The verdict was returned in favor of the landowners and against the city and Court of Appeals affirmed.

We granted certiorari to determine three questions: The first is whether the Court of Appeals erred in assuming that the rough proportionality standard of our recent holding in Dolan versus City of Tigard applies to this case?

Although in a general sense concerns for proportionality animate the Takings Clause, the rough proportionality test of the Dolan case has not been applied except in the special context.

It has been applied to land use decisions which condition the approval of development on consent by the owners to dedicate part of the owner’s property to a public use.

That was not the essential objection the landowner made in this case.

For this reason we believe the test was not applicable here, there were other basis upon which to sustain the Trial Court’s instructions and the jury’s verdict however, so the Court of Appeals' discussion of rough proportionality is not ground either for reversal or for remand.

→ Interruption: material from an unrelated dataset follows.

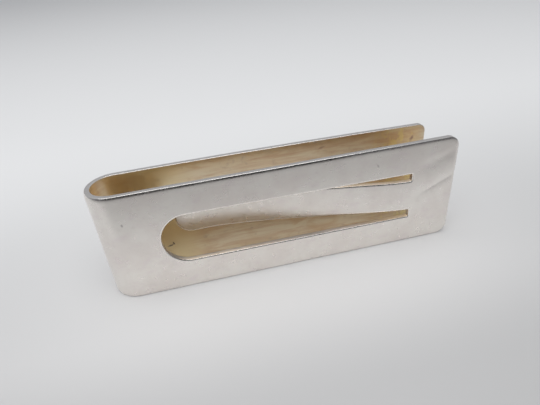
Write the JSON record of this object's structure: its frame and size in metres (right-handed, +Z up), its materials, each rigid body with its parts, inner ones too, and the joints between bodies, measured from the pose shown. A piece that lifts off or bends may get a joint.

The second question was whether the Trial Court erred by using a standard that allowed the jury to reweigh the reasonableness of the city’s land use decision?

The standard or test to which the City objects was in effect contained in an instruction proposed by the City itself, and as to which there was no objection.

The jury was asked to decide in light of the history and context of this particular case whether the denial of the landowners’ development proposal was reasonably related to the City’s profit justification.

To the extent the City argues that its land use decisions are immune from judicial scrutiny under all circumstances, its position is contrary to settle regulatory takings principles.

So, we reject this claim of error.

The third question is the one to which the opinion for the Court and the other separate opinions devote most discussion.

That question is whether the issue of the City’s liability was properly submitted to the jury rather than to the trial judge?

On this ground too we affirm the decision of the Court of Appeals.

This was a suit as mentioned at the outset, under Section 1983.